The spell is slightly broken with a short bus ride to the plane. Again, Emirates have the edge here when you are able to board a flight directly from their Heathrow lounge. But the bus is small, and everybody has a seat. A family with two small children in pushchairs did find the bus a bit of a squeeze, but they remained good-humoured for the short run to the plane.
Once on board, you are struck by the unique interior. Seats are configured in a 2-2-2 configuration across the cabin, with all seats facing the front.
The colour scheme is chocolate and coffee with accents of silver and blue. It's a combination that you will have seen in a dozen Dubai restaurants, and might have jumped straight off the pages of furniture retailer The One's catalogue. It was all the rage a couple of years ago when Silverjet was planning its first service from London to New York, but I fear it will seem dated sooner than the airline would like.
Boarding all-business class flights is a pleasure tinged with a hint of disappointment. The aisles are wide, the overhead lockers spacious, your fellow passengers are all experts at executing the job of finding their seats. It all runs like clockwork.
The only problem is it robs you of that moment of smug satisfaction you feel as you sit down in the front cabin of a normal flight. I get a Machiavellian thrill out of knowing how much everybody is suffering in cattle class - I'm there often enough to know their pain.
Silverjet's seats are wide and comfortable. But there is a peculiar lack of storage space around you because areas where you might stow a hefty novel have given way to make room for as many flatbed seats as can be humanly crammed into a Boeing 767. There isn't even anywhere to put the bottle of water that is provided to every passenger.

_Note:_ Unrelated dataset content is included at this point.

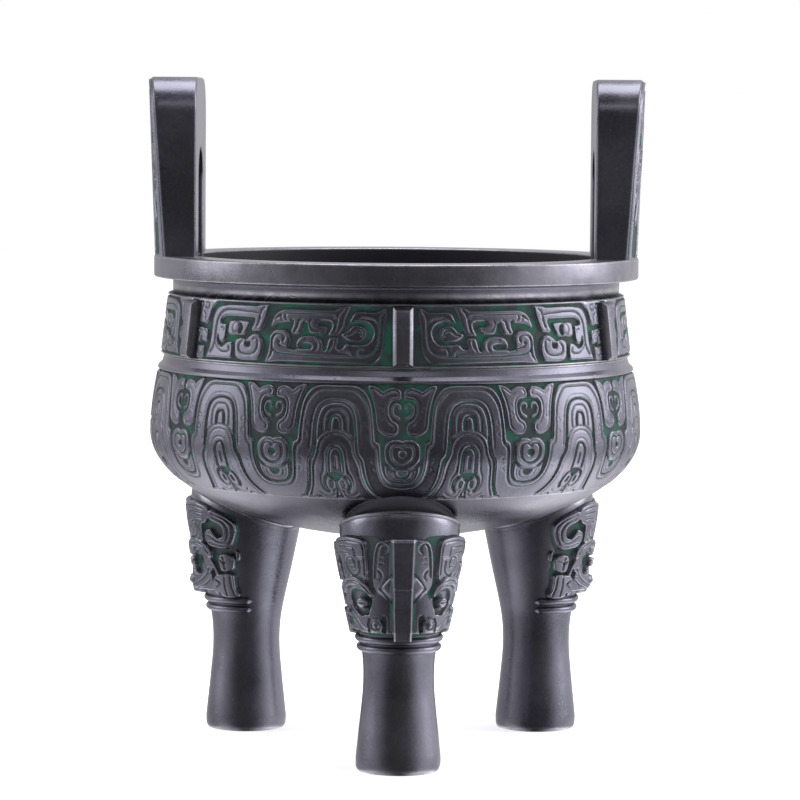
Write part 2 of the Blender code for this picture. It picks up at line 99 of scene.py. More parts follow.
def smooth_line(points: Points, closed: bool = False, steps: int = 6) -> np.ndarray:
    """Draw a soft curve through points; a point given twice makes a sharp corner.

    Args:
        points: Places on the line.
        closed: Whether the line comes back to its start.
        steps: Straight pieces between two places.

    Returns:
        An array of places along the curve.
    """
    places = [np.array(point, float) for point in points]
    if closed:
        places = places + places[:1]
    last = len(places) - 1
    drawn = [places[0]]
    for i in range(last):
        start, end = places[i], places[i + 1]
        if np.allclose(start, end):
            continue
        before = places[i - 1] if i > 0 else (places[last - 1] if closed else start)
        after = places[i + 2] if i + 2 <= last else (places[1] if closed else end)
        leave = (end - before) / 2.0
        arrive = (after - start) / 2.0
        length = np.linalg.norm(end - start)
        for tangent in (leave, arrive):
            reach = np.linalg.norm(tangent)
            if reach > length:
                tangent *= length / reach
        if np.allclose(start, before):
            leave = (end - start) * 0.6
        if np.allclose(end, after):
            arrive = (end - start) * 0.6
        for k in range(1, steps + 1):
            t = k / steps
            drawn.append(
                (2 * t**3 - 3 * t**2 + 1) * start
                + (t**3 - 2 * t**2 + t) * leave
                + (3 * t**2 - 2 * t**3) * end
                + (t**3 - t**2) * arrive
            )
    return np.array(drawn)


def soft_step(value: np.ndarray) -> np.ndarray:
    """Rise smoothly from 0 to 1 as the value goes from 0 to 1."""
    share = np.clip(value, 0.0, 1.0)
    return share * share * (3.0 - 2.0 * share)


@dataclass
class Tablet:
    """A flat field of heights that is carved like wax, in millimetres.

    Attributes:
        columns: Place of every column along the field.
        rows: Place of every row down the field.
        across: Place of every sample along the field.
        down: Place of every sample down the field.
        height: Height of every sample over the sunk ground.
    """

    columns: np.ndarray
    rows: np.ndarray
    across: np.ndarray = field(init=False)
    down: np.ndarray = field(init=False)
    height: np.ndarray = field(init=False)

    def __post_init__(self) -> None:
        """Spread the samples over bare ground."""
        across, down = np.meshgrid(self.columns, self.rows)
        self.across, self.down = across.ravel(), down.ravel()
        self.height = np.zeros(across.size)

    def relief(self) -> np.ndarray:
        """Return the heights in metres, by row and column."""
        return self.height.reshape(len(self.rows), len(self.columns)) * MM

    def near(self, line: np.ndarray, reach: float) -> np.ndarray:
        """Return the indices of the samples that lie within a reach of a line's box."""
        low, high = line.min(0) - reach, line.max(0) + reach
        inside = (self.across >= low[0]) & (self.across <= high[0])
        inside &= (self.down >= low[1]) & (self.down <= high[1])
        return np.nonzero(inside)[0]

    def distance(self, line: np.ndarray, where: np.ndarray) -> np.ndarray:
        """Return how far samples lie from a line.

        Args:
            line: Places along the line.
            where: Indices of the samples.

        Returns:
            The distance of each sample.
        """
        x, y = self.across[where], self.down[where]
        nearest = np.full(len(where), np.inf)
        for (x0, y0), (x1, y1) in zip(line, line[1:]):
            dx, dy = x1 - x0, y1 - y0
            share = ((x - x0) * dx + (y - y0) * dy) / max(dx * dx + dy * dy, 1e-12)
            share = np.clip(share, 0.0, 1.0)
            gap = (x - x0 - share * dx) ** 2 + (y - y0 - share * dy) ** 2
            np.minimum(nearest, gap, out=nearest)
        return np.sqrt(nearest)

    def inside(self, line: np.ndarray, where: np.ndarray) -> np.ndarray:
        """Tell which samples lie inside a closed line, by counting crossings."""
        x, y = self.across[where], self.down[where]
        crossed = np.zeros(len(where), bool)
        for (x0, y0), (x1, y1) in zip(line, line[1:]):
            if y0 == y1:
                continue
            spans = (y0 > y) != (y1 > y)
            crossed ^= spans & (x < (x1 - x0) * (y - y0) / (y1 - y0) + x0)
        return crossed

    def settle(
        self, where: np.ndarray, share: np.ndarray, level: float | np.ndarray, top: bool
    ) -> None:
        """Bring samples part of the way to a level.

        Args:
            where: Indices of the samples.
            share: How much of the way each goes.
            level: The height at the end of the way, one for all samples or one for each.
            top: True raises what is lower; False sinks what is higher.
        """
        now = self.height[where]
        reached = now + (np.broadcast_to(level, self.height.shape)[where] - now) * share
        choose = np.maximum if top else np.minimum
        self.height[where] = choose(now, reached)

    def fill(self, points: Points, level: float | np.ndarray, edge: float, top: bool) -> None:
        """Bring the inside of an outline to a level, with a sloping edge.

        Args:
            points: The outline.
            level: The height reached inside it, one for all samples or one for each.
            edge: Half the width of the slope.
            top: True raises what is lower; False sinks what is higher.
        """
        line = smooth_line(points, closed=True)
        where = self.near(line, 2.0 * edge)
        gap = self.distance(line, where)
        signed = np.where(self.inside(line, where), gap, -gap)
        self.settle(where, soft_step((signed + edge) / (2.0 * edge)), level, top)

    def raise_plate(self, points: Points, level: float | np.ndarray, edge: float = 0.3) -> None:
        """Raise the inside of an outline to a level."""
        self.fill(points, level, edge, True)

    def sink(self, points: Points, level: float, edge: float = 0.3) -> None:
        """Sink the inside of an outline to a level."""
        self.fill(points, level, edge, False)

    def stroke(self, points: Points, width: float, lift: float, closed: bool = False) -> None:
        """Add a round-topped line, or cut one where the lift is negative.

        Args:
            points: Places along the line.
            width: Its whole width.
            lift: Height added along its middle.
            closed: Whether it comes back to its start.
        """
        line = smooth_line(points, closed)
        where = self.near(line, width)
        share = self.distance(line, where) / (0.5 * width)
        self.height[where] += lift * (1.0 - soft_step(share * 0.8))

    def strokes(
        self,
        lines: Sequence[tuple[Points, float, float]],
        place: Callable[[Points], Points] = list,
    ) -> None:
        """Add several round-topped lines.

        Args:
            lines: Places along each line, its width and its lift.
            place: Turns the places given into places on the field.
        """
        for points, width, lift in lines:
            self.stroke(place(points), width, lift)

    def strip(self, points: Points, width: float, level: float, edge: float, top: bool) -> None:
        """Bring a flat strip along a line to a level.

        Args:
            points: Places along the line.
            width: The strip's whole width.
            level: The height reached.
            edge: Half the width of the slope at its sides.
            top: True raises what is lower; False sinks what is higher.
        """
        line = smooth_line(points)
        where = self.near(line, width)
        gap = self.distance(line, where)
        self.settle(where, soft_step((0.5 * width - gap + edge) / (2.0 * edge)), level, top)

    def channel(self, points: Points, width: float, level: float, edge: float) -> None:
        """Sink a flat-floored channel along a line down to a level."""
        self.strip(points, width, level, edge, False)

    def band(self, points: Points, width: float, level: float, edge: float) -> None:
        """Raise a flat-topped band along a line up to a level."""
        self.strip(points, width, level, edge, True)

    def dome(self, centre: Point, radius: float, lift: float) -> None:
        """Add a round boss, or press a round hollow where the lift is negative."""
        gap = np.hypot(self.across - centre[0], self.down - centre[1]) / radius
        self.height += lift * np.sqrt(np.clip(1.0 - gap**2, 0.0, 1.0))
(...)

The Inaugural London-Dubai Silverjet flight pictures
There is also no screen in the seat in front - again, I expect, a compromise made in order to get in more seats/beds. Instead, you get a portable entertainment system that looks like the new fangled DVD players that you strap to the back of car seat headrests.

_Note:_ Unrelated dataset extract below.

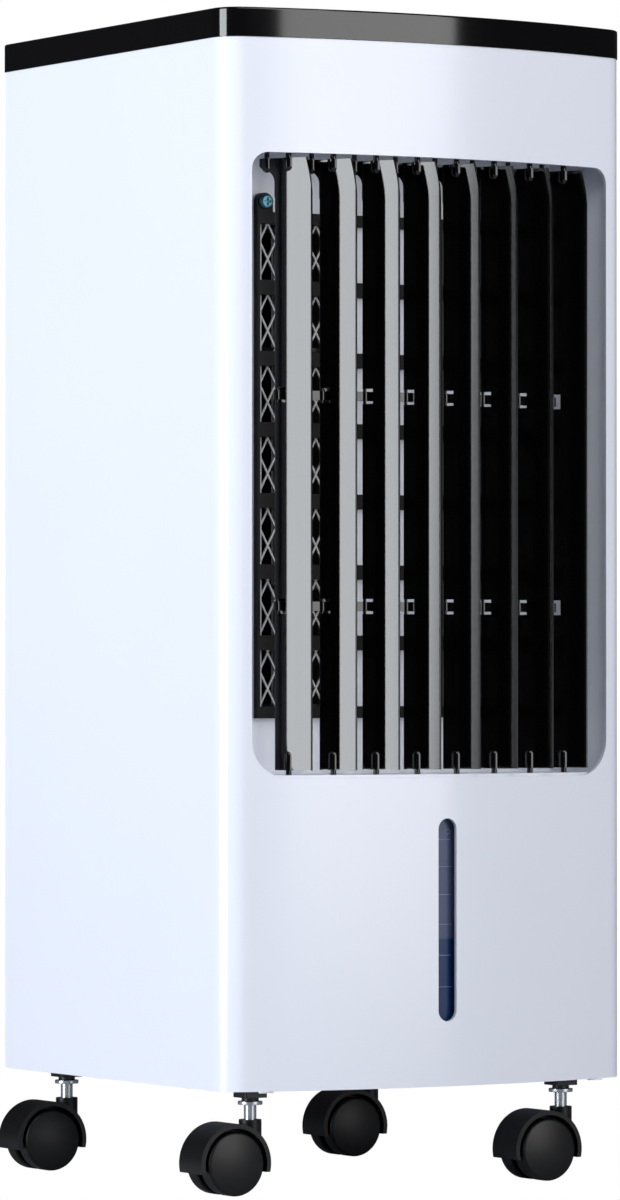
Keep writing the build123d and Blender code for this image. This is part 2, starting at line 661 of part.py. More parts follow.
with BuildPart() as fan_guard:
    with BuildSketch(guard_plane):
        with Locations((0, GUARD_MIDDLE_Z)):
            Rectangle(2 * GUARD_HALF, GUARD_TOP - GUARD_BOTTOM)
        for x, z in LUG_SPOTS:
            with Locations((x, z)):
                Circle(LUG_R)
            with Locations((x, (z + GUARD_MIDDLE_Z) / 2)):
                Rectangle(2 * LUG_R, abs(z - GUARD_MIDDLE_Z))
        for left, right in zip(edges_x[:-1], edges_x[1:]):
            with Locations(((left + right) / 2, GUARD_MIDDLE_Z)):
                with GridLocations(0, ROW_PITCH, 1, GUARD_ROWS):
                    Rectangle(right - left - BAR, ROW_WINDOW, mode=Mode.SUBTRACT)
        with Locations(*LUG_SPOTS):
            Circle(SCREW_R + 0.2, mode=Mode.SUBTRACT)
    extrude(amount=GUARD_THICK)
finish(fan_guard.part, "fan_guard")

MESH_LEFT = VENT_LEFT + 0.2
MESH_RIGHT = VENT_RIGHT - 0.2
MESH_WIDTH = MESH_RIGHT - MESH_LEFT
MESH_HEIGHT = GUARD_TOP - GUARD_BOTTOM - 8.4
MESH_THICK = 1.0
MESH_RIM = 0.8
MESH_NODE = (-57.0, 366.0)  # a crossing of the lattice near its middle
DIAMOND = (9.6, 18.3)
MESH_WEB = 0.5
mesh_plane = Plane(origin=(0, PANEL_Y + 1.4, 0), x_dir=(1, 0, 0), z_dir=(0, -1, 0))
mesh_middle = ((MESH_LEFT + MESH_RIGHT) / 2, GUARD_MIDDLE_Z)
with BuildPart() as guard_mesh:
    with BuildSketch(mesh_plane):
        with Locations(mesh_middle):
            Rectangle(MESH_WIDTH, MESH_HEIGHT)
        half_w = DIAMOND[0] / 2 - MESH_WEB
        half_h = half_w * DIAMOND[1] / DIAMOND[0]
        with Locations(MESH_NODE):
            for columns, rows in ((8, 17), (9, 16)):
                with GridLocations(*DIAMOND, columns, rows):
                    Polygon((-half_w, 0), (0, -half_h), (half_w, 0), (0, half_h), mode=Mode.SUBTRACT)
    extrude(amount=MESH_THICK)
    with BuildSketch(mesh_plane):
        with Locations(mesh_middle):
            Rectangle(MESH_WIDTH, MESH_HEIGHT)
            Rectangle(MESH_WIDTH - 2 * MESH_RIM, MESH_HEIGHT - 2 * MESH_RIM, mode=Mode.SUBTRACT)
    extrude(amount=MESH_THICK)
finish(guard_mesh.part, "guard_mesh")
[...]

It works well enough, but is tricky when dinner arrives and the screen has to compete for space on your table with your meal. It certainly isn't a patch on the in flight entertainment you get on a business class flight with Etihad - the leader in this category in my opinion.
Service onboard is excellent. The ratio of staff to passengers feels slightly lower than in some business class cabins, but this seems to make them more efficient, not less. Cabin crew in business class too often over travellers like over-attentive waiters. Silverjet doesn't suffer from this.
The snow that hit Southern England on the evening of the flight caused Luton's runway to close briefly. This caused over an hour's delay; a drag in any frequent flyer's life. I passed the time writing some of this review, before taking a quick tour up and down the cabin to see if there was anybody I recognised.
I thought I might see a few captains of Dubai industry, but instead my eye was drawn to a particularly striking blond. I thought from a distance it might be a film star or pop singer, but it was only potty-mouthed Danielle Lloyd - star of Big Brother and ex-WAG of Premiership footballer Teddy Sheringham - doubtless on her way to do a beach-front bikini photo shoot at one of the UAE's glamorous hotels.
Ms Lloyd is capable of lowering the tone of entire cities, but she seemed to cause a frisson of excitement on our flight. Perhaps flying out of Luton, a bleak industrial city built around a Vauxhall car factory (now closed), sapped the glamour out of taking off from a private terminal.
The evening meal was served quickly with no unwieldy trolleys clogging up the aisles. Plates and drinks were bought individually to each passenger.
I ate only a main course of lamb cutlets, a meal planned if not cooked at La Caprice, a famous London restaurant. I opted out of desert and cheese in favour of getting as much sleep as possible on the 6 hour, 45 minute flight.
Setting the seat into full recline, it was immediately apparent that this was not a fully flat bed. By my mathematics, it reached an angle around 10 degrees off flat.
Silverjet is not the only airline in the air to claim that this slightly sloping bed is flat; I've heard it said that the plane flies with its nose up so that the bed is actually parallel to the ground. Even if this is true, it did not stop me sliding down the bed while asleep and ending up with slightly cramped feet.
However, I did have a sound night's sleep, and woke only as the seatbelt sign went on to signify our descent into Dubai. I had missed breakfast, but was offered a breakfast in a bag to take with me.
Silverjet uses Dubai's private terminal, which is located beyond the Airport Expo Centre on the road towards Mirdiff and Sharjah. I was intrigued to see how this small terminal, designed to receive half a dozen people at a time from their Learjets, would cope with 100 people from a 767.
Not well, was the answer.
Everybody handed over their passport before going through a quick security check and being shown to several small lounges designed to accommodate the aforementioned Learjet-size clutch of passengers.
It then took up to an hour for passports to be returned by two hard-working by flustered attendants. Tempers were rising as this torturous process unfolded.
Having received my passport, I was directed to find my luggage, which had been placed by the side of the road where the taxis pull up. Not what a business passenger would expect.
I was relieved to find that taxis were available, and was away towards my hotel two hours after touching down in Dubai.
Overall, the concept of an all-business class service between London and Dubai is excellent, and Silverjet got enough right to justify optimism that the flights will become popular.
But the fact that the airline has been in business for only seven months showed in the lack of attention to detail. It is inconceivable that a Virgin, BA or Emirates would have left so much to chance on an inaugural flight.
I will be using Silverjet again, and hope to see service become more slick as the airline beds in. Whether they can control the Dubai airport terminal end of the operation is a key challenge. It really was a weak part of the overall package.